### The request
Restate verbatim the lines between the one holding "clear_scene()" and the one holding "cad_parts[node].hide_render = cad_parts[node].hide_viewport", both included, and no others.

_ _ _ _

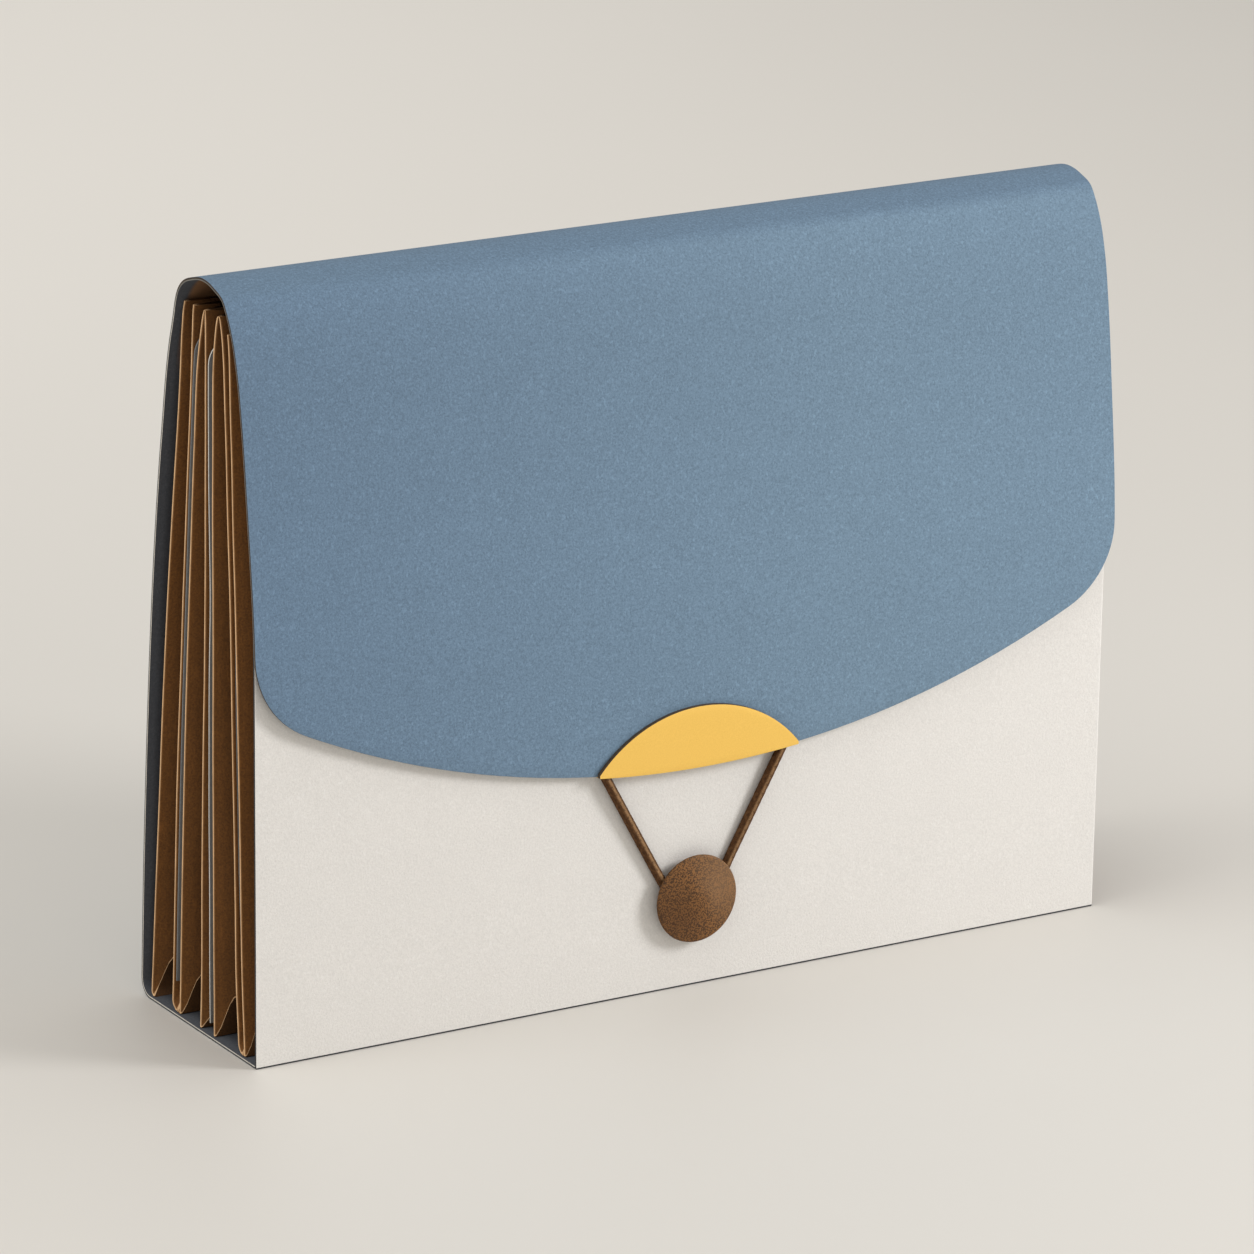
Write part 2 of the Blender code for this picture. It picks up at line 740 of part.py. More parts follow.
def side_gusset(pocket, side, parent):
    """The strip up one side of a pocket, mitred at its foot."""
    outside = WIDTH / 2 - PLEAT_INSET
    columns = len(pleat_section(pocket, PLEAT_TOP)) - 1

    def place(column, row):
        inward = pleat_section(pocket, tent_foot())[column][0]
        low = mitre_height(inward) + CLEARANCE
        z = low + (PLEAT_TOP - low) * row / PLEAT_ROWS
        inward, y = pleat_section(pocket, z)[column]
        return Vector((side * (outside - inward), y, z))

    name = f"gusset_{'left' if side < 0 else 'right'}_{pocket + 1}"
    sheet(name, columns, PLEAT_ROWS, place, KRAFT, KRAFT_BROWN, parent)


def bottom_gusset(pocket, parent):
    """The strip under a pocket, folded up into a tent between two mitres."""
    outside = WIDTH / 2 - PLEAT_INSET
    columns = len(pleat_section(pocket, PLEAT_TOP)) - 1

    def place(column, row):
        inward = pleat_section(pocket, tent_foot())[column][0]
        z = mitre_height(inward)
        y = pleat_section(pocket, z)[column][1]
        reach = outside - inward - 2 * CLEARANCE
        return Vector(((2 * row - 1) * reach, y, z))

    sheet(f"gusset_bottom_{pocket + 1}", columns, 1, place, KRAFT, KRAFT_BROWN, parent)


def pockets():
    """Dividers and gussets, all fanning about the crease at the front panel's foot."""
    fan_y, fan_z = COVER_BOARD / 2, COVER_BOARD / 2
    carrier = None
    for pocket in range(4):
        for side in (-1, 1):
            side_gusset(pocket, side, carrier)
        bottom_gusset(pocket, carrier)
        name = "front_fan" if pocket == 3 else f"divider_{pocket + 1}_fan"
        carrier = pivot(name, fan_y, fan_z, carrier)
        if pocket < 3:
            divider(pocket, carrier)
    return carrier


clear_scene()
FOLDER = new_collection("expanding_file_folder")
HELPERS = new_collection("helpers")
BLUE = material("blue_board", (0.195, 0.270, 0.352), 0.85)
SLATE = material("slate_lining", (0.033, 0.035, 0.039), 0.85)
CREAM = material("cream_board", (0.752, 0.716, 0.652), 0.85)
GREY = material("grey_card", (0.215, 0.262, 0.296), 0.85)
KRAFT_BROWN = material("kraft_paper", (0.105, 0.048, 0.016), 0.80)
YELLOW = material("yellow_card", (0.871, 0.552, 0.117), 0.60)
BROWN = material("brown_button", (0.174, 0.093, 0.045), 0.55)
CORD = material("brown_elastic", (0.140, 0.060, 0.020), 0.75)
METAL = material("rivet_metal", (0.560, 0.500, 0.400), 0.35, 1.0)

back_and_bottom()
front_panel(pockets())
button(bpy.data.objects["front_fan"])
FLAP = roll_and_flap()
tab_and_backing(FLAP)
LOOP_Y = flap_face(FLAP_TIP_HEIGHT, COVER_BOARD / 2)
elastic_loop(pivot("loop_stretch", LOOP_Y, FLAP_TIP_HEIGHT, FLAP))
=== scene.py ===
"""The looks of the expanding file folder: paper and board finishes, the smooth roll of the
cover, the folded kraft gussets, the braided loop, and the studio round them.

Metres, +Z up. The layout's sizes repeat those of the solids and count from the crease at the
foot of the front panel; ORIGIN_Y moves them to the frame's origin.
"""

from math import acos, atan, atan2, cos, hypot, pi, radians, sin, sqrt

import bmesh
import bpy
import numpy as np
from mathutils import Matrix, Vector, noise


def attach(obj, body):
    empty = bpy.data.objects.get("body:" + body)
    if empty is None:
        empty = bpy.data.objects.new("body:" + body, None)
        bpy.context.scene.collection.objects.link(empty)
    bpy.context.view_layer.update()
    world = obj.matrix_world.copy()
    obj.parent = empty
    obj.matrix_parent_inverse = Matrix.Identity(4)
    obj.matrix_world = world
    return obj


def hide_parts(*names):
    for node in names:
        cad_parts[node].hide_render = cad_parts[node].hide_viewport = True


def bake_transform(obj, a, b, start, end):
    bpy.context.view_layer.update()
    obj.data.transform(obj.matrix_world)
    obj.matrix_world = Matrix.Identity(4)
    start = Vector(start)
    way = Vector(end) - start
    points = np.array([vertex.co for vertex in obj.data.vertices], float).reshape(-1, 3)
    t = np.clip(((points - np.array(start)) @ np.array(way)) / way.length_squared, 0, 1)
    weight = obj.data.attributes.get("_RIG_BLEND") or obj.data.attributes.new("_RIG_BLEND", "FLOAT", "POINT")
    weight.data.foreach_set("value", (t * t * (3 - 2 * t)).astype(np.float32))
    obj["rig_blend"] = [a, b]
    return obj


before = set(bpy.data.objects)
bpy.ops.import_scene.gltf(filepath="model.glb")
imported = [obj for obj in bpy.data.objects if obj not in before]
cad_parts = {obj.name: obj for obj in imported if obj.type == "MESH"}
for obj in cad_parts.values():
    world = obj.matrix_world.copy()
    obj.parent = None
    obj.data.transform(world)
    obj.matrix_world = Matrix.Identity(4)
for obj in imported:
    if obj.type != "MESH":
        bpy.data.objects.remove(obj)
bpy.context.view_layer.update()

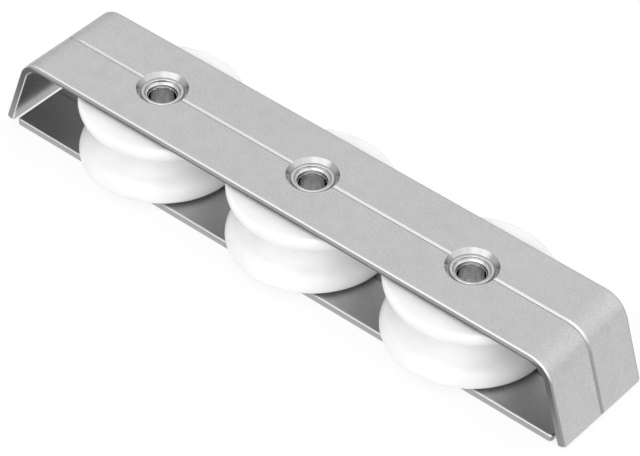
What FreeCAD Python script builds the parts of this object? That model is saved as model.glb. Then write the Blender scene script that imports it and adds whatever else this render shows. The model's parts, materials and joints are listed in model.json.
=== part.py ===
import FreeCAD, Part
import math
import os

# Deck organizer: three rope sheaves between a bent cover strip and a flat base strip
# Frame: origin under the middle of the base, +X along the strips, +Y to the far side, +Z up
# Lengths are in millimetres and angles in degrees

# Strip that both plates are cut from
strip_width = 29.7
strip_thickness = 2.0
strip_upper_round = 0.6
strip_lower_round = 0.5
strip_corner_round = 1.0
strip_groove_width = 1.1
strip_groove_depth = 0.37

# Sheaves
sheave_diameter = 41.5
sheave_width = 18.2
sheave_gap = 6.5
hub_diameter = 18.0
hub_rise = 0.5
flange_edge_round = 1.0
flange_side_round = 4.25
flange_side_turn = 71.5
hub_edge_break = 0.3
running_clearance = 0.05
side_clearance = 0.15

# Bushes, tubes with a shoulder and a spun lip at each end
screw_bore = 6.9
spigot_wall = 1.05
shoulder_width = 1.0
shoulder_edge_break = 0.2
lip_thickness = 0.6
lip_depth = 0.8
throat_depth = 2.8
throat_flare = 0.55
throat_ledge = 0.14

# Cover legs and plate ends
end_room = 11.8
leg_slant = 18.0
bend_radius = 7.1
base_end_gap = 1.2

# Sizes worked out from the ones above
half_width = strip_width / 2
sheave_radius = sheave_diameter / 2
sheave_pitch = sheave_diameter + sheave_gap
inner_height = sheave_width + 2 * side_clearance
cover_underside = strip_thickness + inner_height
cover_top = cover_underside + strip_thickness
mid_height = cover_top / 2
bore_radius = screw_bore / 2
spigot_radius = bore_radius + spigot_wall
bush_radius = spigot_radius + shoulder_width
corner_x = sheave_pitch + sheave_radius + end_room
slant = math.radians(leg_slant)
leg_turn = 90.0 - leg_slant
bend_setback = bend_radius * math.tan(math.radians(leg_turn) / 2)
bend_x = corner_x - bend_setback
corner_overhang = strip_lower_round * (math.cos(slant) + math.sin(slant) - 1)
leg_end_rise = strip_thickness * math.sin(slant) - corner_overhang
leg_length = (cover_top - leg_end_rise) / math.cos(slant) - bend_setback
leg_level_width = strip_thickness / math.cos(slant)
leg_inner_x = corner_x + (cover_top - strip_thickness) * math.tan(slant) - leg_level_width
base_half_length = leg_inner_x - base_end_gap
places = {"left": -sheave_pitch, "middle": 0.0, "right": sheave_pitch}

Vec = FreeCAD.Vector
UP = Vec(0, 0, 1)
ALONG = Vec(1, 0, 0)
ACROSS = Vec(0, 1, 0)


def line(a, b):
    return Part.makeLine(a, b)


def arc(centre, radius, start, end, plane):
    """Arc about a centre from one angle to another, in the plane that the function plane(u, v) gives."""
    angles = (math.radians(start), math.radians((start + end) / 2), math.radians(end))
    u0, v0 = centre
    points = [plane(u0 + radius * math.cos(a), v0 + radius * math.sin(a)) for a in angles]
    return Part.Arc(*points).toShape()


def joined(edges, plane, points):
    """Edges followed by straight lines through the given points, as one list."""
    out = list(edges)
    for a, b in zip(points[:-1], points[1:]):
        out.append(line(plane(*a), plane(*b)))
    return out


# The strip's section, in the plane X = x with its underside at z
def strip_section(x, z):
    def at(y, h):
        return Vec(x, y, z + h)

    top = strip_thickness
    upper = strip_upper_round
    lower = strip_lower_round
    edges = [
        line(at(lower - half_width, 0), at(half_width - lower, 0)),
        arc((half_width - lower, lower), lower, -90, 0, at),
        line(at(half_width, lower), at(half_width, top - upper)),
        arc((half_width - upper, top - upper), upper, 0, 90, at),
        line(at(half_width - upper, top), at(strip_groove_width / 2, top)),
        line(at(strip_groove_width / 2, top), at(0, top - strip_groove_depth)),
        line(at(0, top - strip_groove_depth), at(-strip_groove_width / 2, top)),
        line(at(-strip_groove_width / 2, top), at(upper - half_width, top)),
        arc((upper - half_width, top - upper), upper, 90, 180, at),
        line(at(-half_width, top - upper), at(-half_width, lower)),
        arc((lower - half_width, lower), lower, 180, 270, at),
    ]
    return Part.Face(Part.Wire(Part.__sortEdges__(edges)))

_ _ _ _

### Answer to the task
clear_scene()
FOLDER = new_collection("expanding_file_folder")
HELPERS = new_collection("helpers")
BLUE = material("blue_board", (0.195, 0.270, 0.352), 0.85)
SLATE = material("slate_lining", (0.033, 0.035, 0.039), 0.85)
CREAM = material("cream_board", (0.752, 0.716, 0.652), 0.85)
GREY = material("grey_card", (0.215, 0.262, 0.296), 0.85)
KRAFT_BROWN = material("kraft_paper", (0.105, 0.048, 0.016), 0.80)
YELLOW = material("yellow_card", (0.871, 0.552, 0.117), 0.60)
BROWN = material("brown_button", (0.174, 0.093, 0.045), 0.55)
CORD = material("brown_elastic", (0.140, 0.060, 0.020), 0.75)
METAL = material("rivet_metal", (0.560, 0.500, 0.400), 0.35, 1.0)

back_and_bottom()
front_panel(pockets())
button(bpy.data.objects["front_fan"])
FLAP = roll_and_flap()
tab_and_backing(FLAP)
LOOP_Y = flap_face(FLAP_TIP_HEIGHT, COVER_BOARD / 2)
elastic_loop(pivot("loop_stretch", LOOP_Y, FLAP_TIP_HEIGHT, FLAP))
=== scene.py ===
"""The looks of the expanding file folder: paper and board finishes, the smooth roll of the
cover, the folded kraft gussets, the braided loop, and the studio round them.

Metres, +Z up. The layout's sizes repeat those of the solids and count from the crease at the
foot of the front panel; ORIGIN_Y moves them to the frame's origin.
"""

from math import acos, atan, atan2, cos, hypot, pi, radians, sin, sqrt

import bmesh
import bpy
import numpy as np
from mathutils import Matrix, Vector, noise


def attach(obj, body):
    empty = bpy.data.objects.get("body:" + body)
    if empty is None:
        empty = bpy.data.objects.new("body:" + body, None)
        bpy.context.scene.collection.objects.link(empty)
    bpy.context.view_layer.update()
    world = obj.matrix_world.copy()
    obj.parent = empty
    obj.matrix_parent_inverse = Matrix.Identity(4)
    obj.matrix_world = world
    return obj


def hide_parts(*names):
    for node in names:
        cad_parts[node].hide_render = cad_parts[node].hide_viewport = True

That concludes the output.